Выбрать главу

Это совершенно ясно. Блудница — это Рим, который развратил вселенную, который употребил свою власть на распространение и утверждение идолопоклонства, который преследовал святых, который пролил реки крови мучеников. Зверь — это Нерон, которого считали умершим, который вернется, но второе царствование которого будет эфемерным и заключится окончательным падением. Семь голов имеют двоякий смысл: это семь холмов, на которых стоит город Рим; но, главным образом, это семь императоров: Юлий Цезарь, Август, Тиверий, Калигула, Клавдий, Нерон, Гальба. Первые пять умерли; Гальба царствует в данный момент, но он стар и слаб; он скоро должен пасть. Шестой, Нерон, который есть в одно и то же время и зверь, и один из семи царей, в действительности не умер; он еще будет царствовать, но короткое время, и будет, таким образом, восьмым царем, а затем погибнет. Что касается десяти рогов, то это проконсулы и императорские легаты десяти главных провинций, которые суть не настоящие цари, но которые получают от императора свою власть на короткое время, правят, сообразуясь лишь с одной мыслью, которая внушается им из Рима, и совершенно подчинены империи, передающей им свою власть. Эти местные цари так же не благоволят христианам, как и сам Нерон. В качестве представителей интересов провинции они будут унижать Рим, отнимут у него право располагать властью, которою он до сих пор пользовался, будут с ним дурно обращаться, подожгут его, разделят между собой его остатки. Но Бог еще не хочет распадения империи; он внушает военачальникам провинций и всем этим лицам, которые по очереди держали в своих руках судьбу империи (Виндекс, Вергиний, Нимфидий, Сабин, Гальба, Мацер, Капитон, Отон, Вителлий, Муциан, Веспасиан), мысль согласиться между собой, чтобы восстановить империю, и, вместо того чтобы сделаться независимыми государями, — что казалось еврейскому автору самым естественным решением, — оказать царские почести Зверю.
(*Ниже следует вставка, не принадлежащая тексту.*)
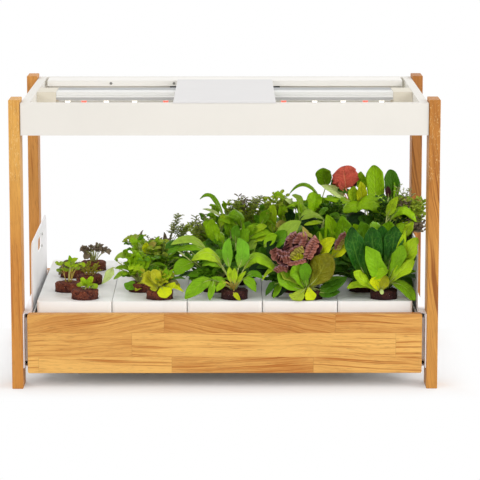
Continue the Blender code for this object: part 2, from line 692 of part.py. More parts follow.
def build_led_bar():
    """The ribbed heat sink, the lit board under it and the brackets that hang it in the frame."""
    prism("led_bar", bar_outline(), -BAR_REACH, BAR_REACH, "X", ALUMINIUM, (0, -BAR_FORWARD, BAR_BOTTOM))
    board_reach = BAR_REACH - BOARD_MARGIN
    board = block("led_board", (2 * board_reach, BAR_DEPTH - 2 * BOARD_MARGIN, BOARD_THICKNESS),
                  (0, -BAR_FORWARD, BOARD_TOP - BOARD_THICKNESS / 2), LED_WHITE)
    row_reach = BAR_DEPTH / 2 - BOARD_MARGIN - EMITTER_RADIUS
    bm = bmesh.new()
    for row in range(EMITTER_ROWS):
        y = row_reach * (2 * row / (EMITTER_ROWS - 1) - 1) - BAR_FORWARD
        for share in EMITTER_SHARES:
            for sx in (-1, 1):
                place = Matrix.Translation((sx * share * board_reach, y, 0))
                bmesh.ops.create_cone(bm, cap_ends=True, segments=EMITTER_SIDES, radius1=EMITTER_RADIUS / 2,
                                      radius2=EMITTER_RADIUS, depth=EMITTER_DROP + BOARD_THICKNESS / 2,
                                      matrix=place)
    emitters = add_object("emitters", bm)
    emitters.location.z = BOARD_TOP - BOARD_THICKNESS - EMITTER_DROP / 2 + BOARD_THICKNESS / 4
    combine(board, emitters, "UNION")
    foot = LAMP_TOP - BRACKET_HEIGHT
    outline = [(BAR_FRONT, foot), (BAR_FRONT, LAMP_TOP), (BAR_REAR, LAMP_TOP), (BAR_REAR, foot)]
    for side, sx in (("left", -1), ("right", 1)):
        bracket = swept_sheet(f"bar_bracket_{side}", outline, (LAMP_INNER_X - BAR_REACH) / 2 - FIT, "X",
                              BRACKET_WALL, CREAM_STEEL)
        bracket.location.x = sx * (LAMP_INNER_X + BAR_REACH) / 2


def build_control_unit():
    """The flat cover across the lamp frame, with the circuit board screwed to its bosses."""
    front = -LAMP_REACH_Y
    rear = BAY_FRONT - FIT
    cover = block_between("control_cover", (-COVER_WIDTH / 2, front, COVER_BOTTOM),
                          (COVER_WIDTH / 2, rear, COVER_BOTTOM + COVER_THICKNESS), WHITE_STEEL)
    board_y = (BAR_FRONT - LAMP_INNER_Y) / 2
    lip = block_between("cover_lip", (-COVER_WIDTH / 2, rear - COVER_THICKNESS, COVER_BOTTOM - COVER_LIP),
                        (COVER_WIDTH / 2, rear, COVER_BOTTOM + COVER_THICKNESS / 2))
    combine(cover, lip, "UNION")
    board_top = COVER_BOTTOM - COVER_BOSS_LENGTH - FIT
    for sx in (-1, 1):
        for sy in (-1, 1):
            length = COVER_BOSS_LENGTH + COVER_THICKNESS / 2
            place = (sx * (CONTROL_WIDTH / 2 - CONTROL_BOSS_INSET),
                     board_y + sy * (CONTROL_DEPTH / 2 - CONTROL_BOSS_INSET),
                     COVER_BOTTOM - COVER_BOSS_LENGTH + length / 2)
            boss = drum(f"cover_boss_{sx}_{sy}", COVER_BOSS_RADIUS, length, place, sides=PLUG_SIDES)
            combine(cover, boss, "UNION")
    board = block("control_board", (CONTROL_WIDTH, CONTROL_DEPTH, BOARD_THICKNESS),
                  (0, board_y, board_top - BOARD_THICKNESS / 2), CIRCUIT)
    for name, size, height, offset in (("chip", CHIP_SIZE, CHIP_HEIGHT, -CHIP_OFFSET),
                                       ("relay", RELAY_SIZE, RELAY_HEIGHT, CHIP_OFFSET)):
        top = board_top - BOARD_THICKNESS / 2
        piece = block(name, (size, size, height + BOARD_THICKNESS / 2),
                      (offset, board_y, top - (height + BOARD_THICKNESS / 2) / 2))
        combine(board, piece, "UNION")


def build_rear_bay():
    """The folded cover at the back of the lamp frame, the lamp driver under it and the power inlet."""
    rear = LAMP_INNER_Y - FIT
    outline = [(rear, LAMP_TOP - REAR_LIP), (rear, LAMP_TOP), (BAY_FRONT, LAMP_TOP),
               (BAY_FRONT, LAMP_TOP - REAR_LIP)]
    cover = swept_sheet("rear_cover", outline, LAMP_INNER_X - REAR_END_GAP, "X", LAMP_WALL, CREAM_STEEL)
    cover.modifiers["Solidify"].offset = 1
    driver_top = LAMP_TOP - LAMP_WALL - FIT
    driver = block("lamp_driver", (DRIVER_WIDTH, DRIVER_DEPTH, DRIVER_HEIGHT),
                   (0, (rear + BAY_FRONT) / 2, driver_top - DRIVER_HEIGHT / 2), DARK_PLASTIC)
    chamfer(driver, DRIVER_CHAMFER)
    inlet_z = LAMP_BOTTOM + LAMP_HEIGHT / 2
    wall = LAMP_REACH_Y + FIT
    length = INLET_LENGTH + INLET_FLANGE
    place = (INLET_OFFSET, wall + INLET_FLANGE - length / 2, inlet_z)
    inlet = drum("power_inlet", INLET_RADIUS, length, place, DARK_PLASTIC, "Y")
    flange = drum("inlet_flange", INLET_FLANGE_RADIUS, INLET_FLANGE,
                  (INLET_OFFSET, wall + INLET_FLANGE / 2, inlet_z), axis="Y")
    combine(inlet, flange, "UNION")
    bore = drum("inlet_bore", INLET_BORE_RADIUS, INLET_BORE_DEPTH + OVERRUN,
                (INLET_OFFSET, wall + INLET_FLANGE - (INLET_BORE_DEPTH - OVERRUN) / 2, inlet_z), axis="Y")
    combine(inlet, bore)


def build_pump():
    """The circulation pump: housing with its spout, impeller and intake grille."""
    middle = (TANK_BAY_X, PUMP_Y, CHAMBER_Z)
    body = block("pump_housing", (PUMP_WIDTH, PUMP_DEPTH, PUMP_HEIGHT), middle, DARK_PLASTIC)
    chamfer(body, PUMP_ROUNDING, 2)
    front = PUMP_Y - PUMP_DEPTH / 2
    top = PUMP_BOTTOM + PUMP_HEIGHT
    spout_y = front + SPOUT_SETBACK
    spout = drum("spout", SPOUT_RADIUS, SPOUT_LENGTH + PUMP_ROUNDING,
                 (TANK_BAY_X, spout_y, top + (SPOUT_LENGTH - PUMP_ROUNDING) / 2))
    combine(body, spout, "UNION")
    chamber_length = CHAMBER_DEPTH + OVERRUN
    chamber = drum("chamber", CHAMBER_RADIUS, chamber_length,
                   (TANK_BAY_X, front + CHAMBER_DEPTH - chamber_length / 2, CHAMBER_Z), axis="Y")
    combine(body, chamber)
    shaft_bore = SHAFT_LENGTH + SHAFT_PLAY + OVERRUN
    bearing = drum("bearing", SHAFT_RADIUS + SHAFT_PLAY, shaft_bore,
                   (TANK_BAY_X, front + CHAMBER_DEPTH - OVERRUN + shaft_bore / 2, CHAMBER_Z), axis="Y")
    combine(body, bearing)
    throat_length = top + SPOUT_LENGTH + OVERRUN - CHAMBER_Z
    throat = drum("throat", SPOUT_BORE_RADIUS, throat_length,
                  (TANK_BAY_X, spout_y, CHAMBER_Z + throat_length / 2))
    combine(body, throat)
    build_impeller(front)
    build_grille(front)


def build_impeller(front):
    """The impeller on its shaft, with its origin on the axis that it spins about."""
    disc_y = front + CHAMBER_DEPTH - SHAFT_PLAY - IMPELLER_DISC / 2
    wheel = drum("pump_impeller", IMPELLER_RADIUS, IMPELLER_DISC, (TANK_BAY_X, disc_y, CHAMBER_Z),
                 WHITE_PLASTIC, "Y")
    shaft_length = SHAFT_LENGTH + IMPELLER_DISC
    shaft_y = disc_y - IMPELLER_DISC / 2 + shaft_length / 2
    shaft = drum("shaft", SHAFT_RADIUS, shaft_length, (TANK_BAY_X, shaft_y, CHAMBER_Z), axis="Y",
                 sides=PLUG_SIDES)
    combine(wheel, shaft, "UNION")
    hub_length = BLADE_HEIGHT + IMPELLER_DISC
    hub_y = disc_y + IMPELLER_DISC / 2 - hub_length / 2
    hub = drum("hub", HUB_RADIUS, hub_length, (TANK_BAY_X, hub_y, CHAMBER_Z), axis="Y", sides=PLUG_SIDES)
    combine(wheel, hub, "UNION")
    for blade in range(IMPELLER_BLADES):
        angle = 2 * math.pi * blade / IMPELLER_BLADES
        length = IMPELLER_RADIUS - HUB_RADIUS / 2 - FIT
        reach = HUB_RADIUS / 2 + length / 2
        piece = block(f"blade_{blade}", (length, hub_length - IMPELLER_DISC / 2, BLADE_THICKNESS),
                      (TANK_BAY_X + reach * math.cos(angle), disc_y - hub_length / 2 + IMPELLER_DISC / 4,
                       CHAMBER_Z + reach * math.sin(angle)))
        piece.rotation_euler.y = -angle
        combine(wheel, piece, "UNION")


def build_grille(front):
    """The slotted disc that closes the impeller chamber."""
    grille = drum("pump_grille", CHAMBER_RADIUS - FIT, GRILLE_THICKNESS,
                  (TANK_BAY_X, front + GRILLE_THICKNESS / 2, CHAMBER_Z), DARK_PLASTIC, "Y")
    pitch = 2 * CHAMBER_RADIUS / (GRILLE_SLOTS + 1)
    for slot in range(GRILLE_SLOTS):
        z = (slot - (GRILLE_SLOTS - 1) / 2) * pitch
        half = math.sqrt(CHAMBER_RADIUS ** 2 - (abs(z) + GRILLE_SLOT_WIDTH) ** 2) - GRILLE_SLOT_WIDTH
        cutter = block(f"grille_slot_{slot}", (2 * half, GRILLE_THICKNESS + 2 * OVERRUN, GRILLE_SLOT_WIDTH),
                       (TANK_BAY_X, front, CHAMBER_Z + z))
        combine(grille, cutter)


def build_level_float():
    """The float that rises with the water on its stem."""
    foot_bottom = TANK_FLOOR + FIT
    float_bottom = foot_bottom + STEM_FOOT + FIT
    stem_top = float_bottom + FLOAT_HEIGHT + FLOAT_TRAVEL + FIT
    y = PUMP_Y
    stem_length = stem_top - foot_bottom
    stem = drum("float_stem", STEM_TUBE_RADIUS, stem_length, (-TANK_BAY_X, y, foot_bottom + stem_length / 2),
                DARK_PLASTIC)
    foot = drum("stem_foot", STEM_FOOT_RADIUS, STEM_FOOT, (-TANK_BAY_X, y, foot_bottom + STEM_FOOT / 2))
    combine(stem, foot, "UNION")
    cap = drum("stem_cap", STEM_CAP_RADIUS, STEM_CAP, (-TANK_BAY_X, y, stem_top + STEM_CAP / 2 - FIT / 2))
    combine(stem, cap, "UNION")
    ring = drum("level_float", FLOAT_RADIUS, FLOAT_HEIGHT, (-TANK_BAY_X, y, float_bottom + FLOAT_HEIGHT / 2),
                FLOAT_BLUE)
    bore = drum("float_bore", STEM_TUBE_RADIUS + FLOAT_PLAY, FLOAT_HEIGHT + 2 * OVERRUN,
                (-TANK_BAY_X, y, float_bottom + FLOAT_HEIGHT / 2))
    combine(ring, bore)


build_posts()
build_panels()
build_side_frames()
build_tank()
build_trays()
build_plugs()
build_lamp_frame()
build_led_bar()
build_control_unit()
build_rear_bay()
build_pump()
build_level_float()
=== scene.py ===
"""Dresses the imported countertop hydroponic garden: oiled oak, coated steel, moulded plastic, a ribbed
lamp bar, crumbly root plugs and twenty-five plants, with a pale stage and the photograph's camera.

Metres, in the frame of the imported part. The front faces -Y and +X is to the right.
"""

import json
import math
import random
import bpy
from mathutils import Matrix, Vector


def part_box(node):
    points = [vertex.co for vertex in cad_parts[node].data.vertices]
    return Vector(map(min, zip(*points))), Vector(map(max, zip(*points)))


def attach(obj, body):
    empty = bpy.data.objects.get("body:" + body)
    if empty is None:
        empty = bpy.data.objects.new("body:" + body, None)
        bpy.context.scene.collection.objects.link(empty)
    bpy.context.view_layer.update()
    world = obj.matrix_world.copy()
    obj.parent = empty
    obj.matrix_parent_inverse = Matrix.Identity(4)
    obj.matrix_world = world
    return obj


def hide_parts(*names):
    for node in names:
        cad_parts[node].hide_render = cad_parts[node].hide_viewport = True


bl_info = {
    "name": "Hydroponic Garden Dressing",
    "version": (1, 0, 0),
    "blender": (4, 5, 0),
    "location": "View3D > Sidebar > Garden",
    "description": "Finishes, root plugs and plants for a countertop hydroponic garden",
    "category": "Object",
}

import bmesh
import bpy
import numpy as np
from bpy.props import FloatProperty, FloatVectorProperty, PointerProperty
from mathutils import Euler, Vector, noise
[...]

Мы видим, как живо интересуется этот памфлет главы Церквей Азии политическим положением, которое не могло не казаться в высшей степени странным для воображения, столь легко воспламеняющегося, как еврейское; действительно, Нерон своими злодеяниями и совершенно исключительными безумствами, как говорится, совершенно сорвал разум с его петель. Со смертью его империя оказалась как бы в полном расстройстве. После умерщвления Калигулы все-таки оставалась еще хоть республиканская партия; сверх того, приемная семья Августа пользовалась всем своим обаянием; после же убийства Нерона не оставалось налицо почти ни следа республиканской партии, и фамилия Августа также пресеклась. Империя оказалась во власти восьми или десяти военачальников, пользовавшихся обширными полномочиями. Автор Апокалипсиса, ничего не смысливший в римских делах, удивляется тому, что эти десять военачальников, которые ему представлялись царями, не объявили себя независимыми, что они вступили между собой в соглашение, и приписывает такой результат божественному вмешательству. Очевидно, что евреи Востока, в течение двух лет теснимые римлянами, а с июля 68 года чувствовавшие себя несколько легче, так как Муциан и Веспасиан были поглощены общими делами, возомнили, что империя уже распадается, и начали торжествовать. Это было не столь поверхностное заключение, как можно было бы подумать. Тацит, начиная свое повествование о событиях того года, на пороге которого был написан Апокалипсис, называет его annum reipublicae prope supremum. Евреи были сильно удивлены, когда увидали, что «десять царей» вернулись к «Зверю» (к объединению империи) и положили к ногам его свои царства. Они рассчитывали, что следствием независимости «десяти царей» будет падение Рима; питая антипатию к государственной централизации, они полагали, что и проконсулы, и легаты тоже ненавидят Рим, и, судя о них по самим себе, предполагали, что эти могущественные вожди будут действовать как сатрапы или как Гирканы, Ианнеи, цари-истребители их врагов. И, по меньшей мере в качестве злобствующих провинциалов, они уже наслаждались великим унижением, которое предстояло испытать этой столице мира, когда право провозглашать царей перейдет к провинциям и Риму придется принимать в своих стенах владык, которых не он первый провозгласил.